NetEase-FuXi / EETQ

Easy and Efficient Quantization for Transformers
Apache License 2.0
157 stars 12 forks source link

Repetition with Llama3-70b and EETQ #22

Open mjsteele12 opened 1 month ago

mjsteele12 commented 1 month ago

First of all, thank you for EETQ!

I am using EETQ with TGI to serve LLama3-70b-instruct. I have noticed that compared to other quants (bnb-nf4, awq) the repetition that I get from Llama3 is significantly higher (all other generation parameters the same). I am doing a lot of structured extraction with TGI's grammar e.g. topic classification/extraction. With EETQ, the responses I get may look like this:

["Math", "Science", "Reading", "Math", "Science", "Reading", "Math", "Science", "Reading", "Math", "Science", "Reading"]

While with other quants I get something like the expected: ["Math", "Science", "Reading"]

For all quants I'm using repetition_penalty of 1.1, temperature .1, top_p .95, but as stated I'm only observing this with EETQ. I have absolutely no idea how to debug this, or if it is even possible, but the repetition issue holds across prompts and inputs so I wanted to share. I'm using the TGI docker container, and the official Llama3-70b-instruct (for bnb-nf4).

I'm wondering if anyone else has come across this or has any insights.

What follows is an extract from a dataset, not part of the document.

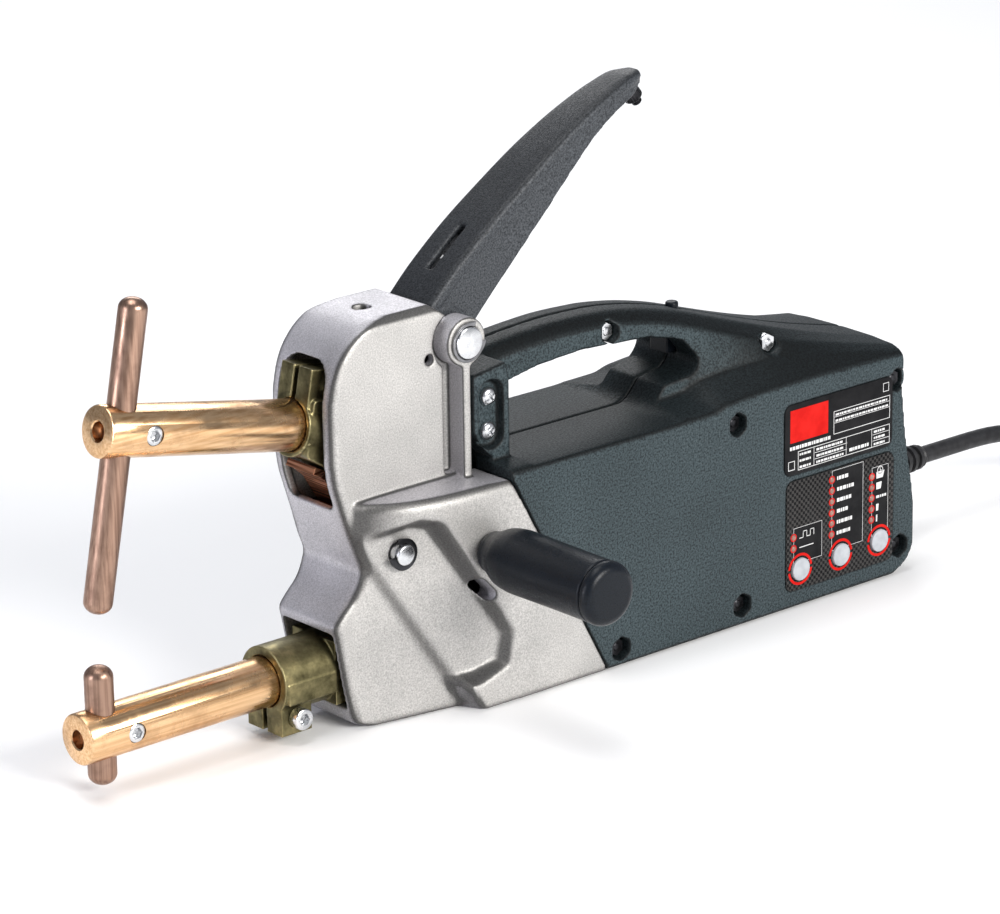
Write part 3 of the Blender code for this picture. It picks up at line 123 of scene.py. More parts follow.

dtlzhuangz commented 1 month ago

The problem may be caused by the precision degradation of quantization. To verify it, please use logger.info in TGI to print the logits of EETQ and compare it with those of the original model or etc. I guess there is no big difference between the logit of ']' and ',' leading to the logit of ',' bigger than that of ']' after quantized by EETQ.